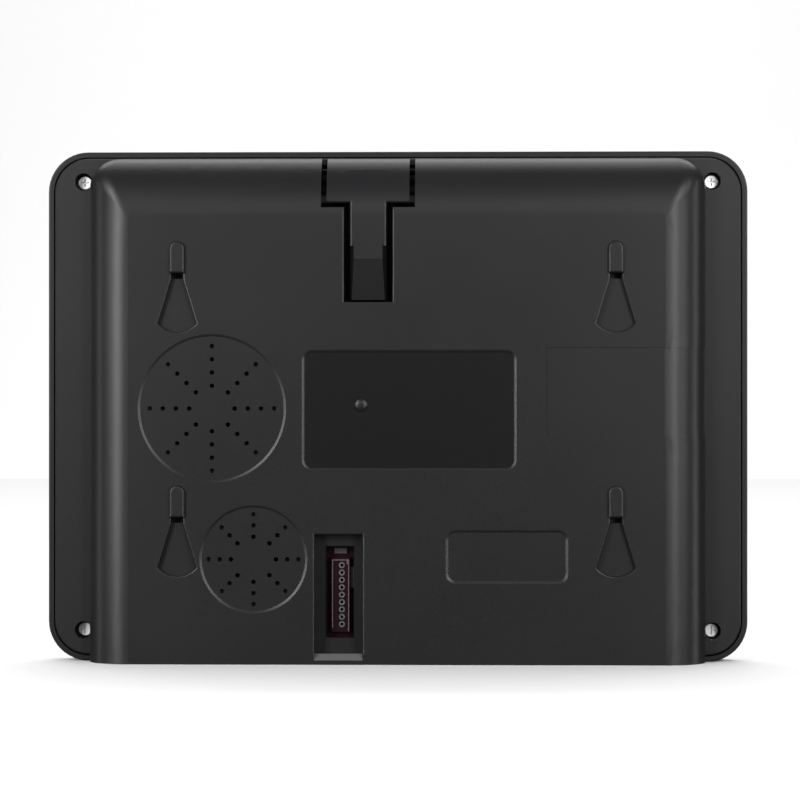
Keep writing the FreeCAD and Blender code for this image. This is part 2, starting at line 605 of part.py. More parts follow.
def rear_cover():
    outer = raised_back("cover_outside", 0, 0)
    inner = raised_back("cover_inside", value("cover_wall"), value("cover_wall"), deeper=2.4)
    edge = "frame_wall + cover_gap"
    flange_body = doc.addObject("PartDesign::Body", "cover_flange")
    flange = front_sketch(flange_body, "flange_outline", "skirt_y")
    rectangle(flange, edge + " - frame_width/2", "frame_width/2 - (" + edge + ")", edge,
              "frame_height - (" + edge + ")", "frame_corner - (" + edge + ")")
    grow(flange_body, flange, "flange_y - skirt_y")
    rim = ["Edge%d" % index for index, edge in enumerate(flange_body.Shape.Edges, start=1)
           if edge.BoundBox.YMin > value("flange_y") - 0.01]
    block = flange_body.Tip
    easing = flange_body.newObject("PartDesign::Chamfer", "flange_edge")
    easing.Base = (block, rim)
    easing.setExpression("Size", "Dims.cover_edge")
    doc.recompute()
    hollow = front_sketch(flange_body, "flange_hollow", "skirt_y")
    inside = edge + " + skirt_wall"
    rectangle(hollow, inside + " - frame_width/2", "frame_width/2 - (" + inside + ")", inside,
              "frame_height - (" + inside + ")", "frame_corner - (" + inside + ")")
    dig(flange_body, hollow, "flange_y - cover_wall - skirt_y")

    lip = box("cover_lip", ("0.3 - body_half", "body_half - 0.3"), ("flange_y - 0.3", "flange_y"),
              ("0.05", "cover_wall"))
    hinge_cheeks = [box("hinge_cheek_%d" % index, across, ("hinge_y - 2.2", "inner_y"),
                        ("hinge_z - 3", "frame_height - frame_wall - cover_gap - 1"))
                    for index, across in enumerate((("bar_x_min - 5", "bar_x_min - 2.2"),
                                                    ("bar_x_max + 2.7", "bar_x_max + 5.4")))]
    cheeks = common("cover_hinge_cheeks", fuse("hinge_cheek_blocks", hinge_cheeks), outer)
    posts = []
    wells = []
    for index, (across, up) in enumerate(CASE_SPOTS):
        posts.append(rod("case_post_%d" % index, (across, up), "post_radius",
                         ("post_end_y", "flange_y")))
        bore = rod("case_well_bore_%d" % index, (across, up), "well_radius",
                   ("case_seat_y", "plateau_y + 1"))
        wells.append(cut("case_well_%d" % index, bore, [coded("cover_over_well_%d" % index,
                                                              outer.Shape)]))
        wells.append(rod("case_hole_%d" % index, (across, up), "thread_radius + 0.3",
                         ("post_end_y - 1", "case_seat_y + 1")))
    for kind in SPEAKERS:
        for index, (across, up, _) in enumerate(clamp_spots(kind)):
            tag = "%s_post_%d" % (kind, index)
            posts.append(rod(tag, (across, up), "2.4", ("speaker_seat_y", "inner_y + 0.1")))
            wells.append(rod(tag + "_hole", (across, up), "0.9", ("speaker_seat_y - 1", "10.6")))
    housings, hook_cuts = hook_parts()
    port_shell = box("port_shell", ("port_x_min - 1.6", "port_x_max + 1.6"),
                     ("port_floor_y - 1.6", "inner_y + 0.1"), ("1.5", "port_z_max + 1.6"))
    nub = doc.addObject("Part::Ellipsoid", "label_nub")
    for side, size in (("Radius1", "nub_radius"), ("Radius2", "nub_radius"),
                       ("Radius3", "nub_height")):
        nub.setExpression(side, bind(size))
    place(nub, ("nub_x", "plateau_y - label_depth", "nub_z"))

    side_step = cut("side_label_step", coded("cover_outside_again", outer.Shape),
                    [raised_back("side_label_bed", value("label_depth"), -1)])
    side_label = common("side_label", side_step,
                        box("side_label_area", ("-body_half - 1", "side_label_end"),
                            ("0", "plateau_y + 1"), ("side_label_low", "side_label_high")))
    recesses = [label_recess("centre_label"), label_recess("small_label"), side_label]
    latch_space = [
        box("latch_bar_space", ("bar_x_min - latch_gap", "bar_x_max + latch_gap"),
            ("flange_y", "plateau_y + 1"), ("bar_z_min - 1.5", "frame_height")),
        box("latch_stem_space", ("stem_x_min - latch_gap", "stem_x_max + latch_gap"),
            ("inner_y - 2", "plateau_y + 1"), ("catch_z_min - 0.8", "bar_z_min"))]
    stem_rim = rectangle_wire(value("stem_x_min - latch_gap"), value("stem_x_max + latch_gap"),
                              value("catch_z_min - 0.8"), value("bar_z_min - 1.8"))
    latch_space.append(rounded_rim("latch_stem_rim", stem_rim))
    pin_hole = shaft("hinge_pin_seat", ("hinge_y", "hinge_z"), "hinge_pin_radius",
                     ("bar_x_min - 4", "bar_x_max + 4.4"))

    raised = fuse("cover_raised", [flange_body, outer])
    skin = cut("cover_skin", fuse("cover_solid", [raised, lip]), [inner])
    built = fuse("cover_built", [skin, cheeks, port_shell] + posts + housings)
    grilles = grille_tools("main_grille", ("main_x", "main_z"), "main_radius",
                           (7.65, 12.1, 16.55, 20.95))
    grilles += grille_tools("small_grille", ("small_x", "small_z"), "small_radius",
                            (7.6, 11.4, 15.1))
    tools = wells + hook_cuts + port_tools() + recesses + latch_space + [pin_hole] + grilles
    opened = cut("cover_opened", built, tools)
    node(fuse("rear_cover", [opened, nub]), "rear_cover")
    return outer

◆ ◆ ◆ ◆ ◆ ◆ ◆

PROBLEM = Output the whole listing above again, word for word.

EXERCISE ANSWER =
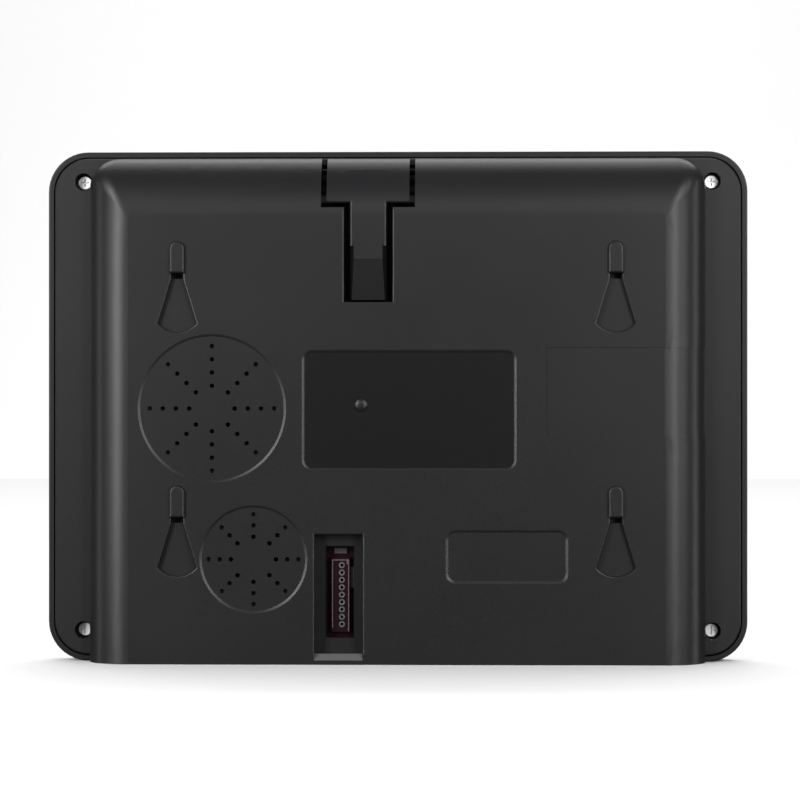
Keep writing the FreeCAD and Blender code for this image. This is part 2, starting at line 605 of part.py. More parts follow.
def rear_cover():
    outer = raised_back("cover_outside", 0, 0)
    inner = raised_back("cover_inside", value("cover_wall"), value("cover_wall"), deeper=2.4)
    edge = "frame_wall + cover_gap"
    flange_body = doc.addObject("PartDesign::Body", "cover_flange")
    flange = front_sketch(flange_body, "flange_outline", "skirt_y")
    rectangle(flange, edge + " - frame_width/2", "frame_width/2 - (" + edge + ")", edge,
              "frame_height - (" + edge + ")", "frame_corner - (" + edge + ")")
    grow(flange_body, flange, "flange_y - skirt_y")
    rim = ["Edge%d" % index for index, edge in enumerate(flange_body.Shape.Edges, start=1)
           if edge.BoundBox.YMin > value("flange_y") - 0.01]
    block = flange_body.Tip
    easing = flange_body.newObject("PartDesign::Chamfer", "flange_edge")
    easing.Base = (block, rim)
    easing.setExpression("Size", "Dims.cover_edge")
    doc.recompute()
    hollow = front_sketch(flange_body, "flange_hollow", "skirt_y")
    inside = edge + " + skirt_wall"
    rectangle(hollow, inside + " - frame_width/2", "frame_width/2 - (" + inside + ")", inside,
              "frame_height - (" + inside + ")", "frame_corner - (" + inside + ")")
    dig(flange_body, hollow, "flange_y - cover_wall - skirt_y")

    lip = box("cover_lip", ("0.3 - body_half", "body_half - 0.3"), ("flange_y - 0.3", "flange_y"),
              ("0.05", "cover_wall"))
    hinge_cheeks = [box("hinge_cheek_%d" % index, across, ("hinge_y - 2.2", "inner_y"),
                        ("hinge_z - 3", "frame_height - frame_wall - cover_gap - 1"))
                    for index, across in enumerate((("bar_x_min - 5", "bar_x_min - 2.2"),
                                                    ("bar_x_max + 2.7", "bar_x_max + 5.4")))]
    cheeks = common("cover_hinge_cheeks", fuse("hinge_cheek_blocks", hinge_cheeks), outer)
    posts = []
    wells = []
    for index, (across, up) in enumerate(CASE_SPOTS):
        posts.append(rod("case_post_%d" % index, (across, up), "post_radius",
                         ("post_end_y", "flange_y")))
        bore = rod("case_well_bore_%d" % index, (across, up), "well_radius",
                   ("case_seat_y", "plateau_y + 1"))
        wells.append(cut("case_well_%d" % index, bore, [coded("cover_over_well_%d" % index,
                                                              outer.Shape)]))
        wells.append(rod("case_hole_%d" % index, (across, up), "thread_radius + 0.3",
                         ("post_end_y - 1", "case_seat_y + 1")))
    for kind in SPEAKERS:
        for index, (across, up, _) in enumerate(clamp_spots(kind)):
            tag = "%s_post_%d" % (kind, index)
            posts.append(rod(tag, (across, up), "2.4", ("speaker_seat_y", "inner_y + 0.1")))
            wells.append(rod(tag + "_hole", (across, up), "0.9", ("speaker_seat_y - 1", "10.6")))
    housings, hook_cuts = hook_parts()
    port_shell = box("port_shell", ("port_x_min - 1.6", "port_x_max + 1.6"),
                     ("port_floor_y - 1.6", "inner_y + 0.1"), ("1.5", "port_z_max + 1.6"))
    nub = doc.addObject("Part::Ellipsoid", "label_nub")
    for side, size in (("Radius1", "nub_radius"), ("Radius2", "nub_radius"),
                       ("Radius3", "nub_height")):
        nub.setExpression(side, bind(size))
    place(nub, ("nub_x", "plateau_y - label_depth", "nub_z"))

    side_step = cut("side_label_step", coded("cover_outside_again", outer.Shape),
                    [raised_back("side_label_bed", value("label_depth"), -1)])
    side_label = common("side_label", side_step,
                        box("side_label_area", ("-body_half - 1", "side_label_end"),
                            ("0", "plateau_y + 1"), ("side_label_low", "side_label_high")))
    recesses = [label_recess("centre_label"), label_recess("small_label"), side_label]
    latch_space = [
        box("latch_bar_space", ("bar_x_min - latch_gap", "bar_x_max + latch_gap"),
            ("flange_y", "plateau_y + 1"), ("bar_z_min - 1.5", "frame_height")),
        box("latch_stem_space", ("stem_x_min - latch_gap", "stem_x_max + latch_gap"),
            ("inner_y - 2", "plateau_y + 1"), ("catch_z_min - 0.8", "bar_z_min"))]
    stem_rim = rectangle_wire(value("stem_x_min - latch_gap"), value("stem_x_max + latch_gap"),
                              value("catch_z_min - 0.8"), value("bar_z_min - 1.8"))
    latch_space.append(rounded_rim("latch_stem_rim", stem_rim))
    pin_hole = shaft("hinge_pin_seat", ("hinge_y", "hinge_z"), "hinge_pin_radius",
                     ("bar_x_min - 4", "bar_x_max + 4.4"))

    raised = fuse("cover_raised", [flange_body, outer])
    skin = cut("cover_skin", fuse("cover_solid", [raised, lip]), [inner])
    built = fuse("cover_built", [skin, cheeks, port_shell] + posts + housings)
    grilles = grille_tools("main_grille", ("main_x", "main_z"), "main_radius",
                           (7.65, 12.1, 16.55, 20.95))
    grilles += grille_tools("small_grille", ("small_x", "small_z"), "small_radius",
                            (7.6, 11.4, 15.1))
    tools = wells + hook_cuts + port_tools() + recesses + latch_space + [pin_hole] + grilles
    opened = cut("cover_opened", built, tools)
    node(fuse("rear_cover", [opened, nub]), "rear_cover")
    return outer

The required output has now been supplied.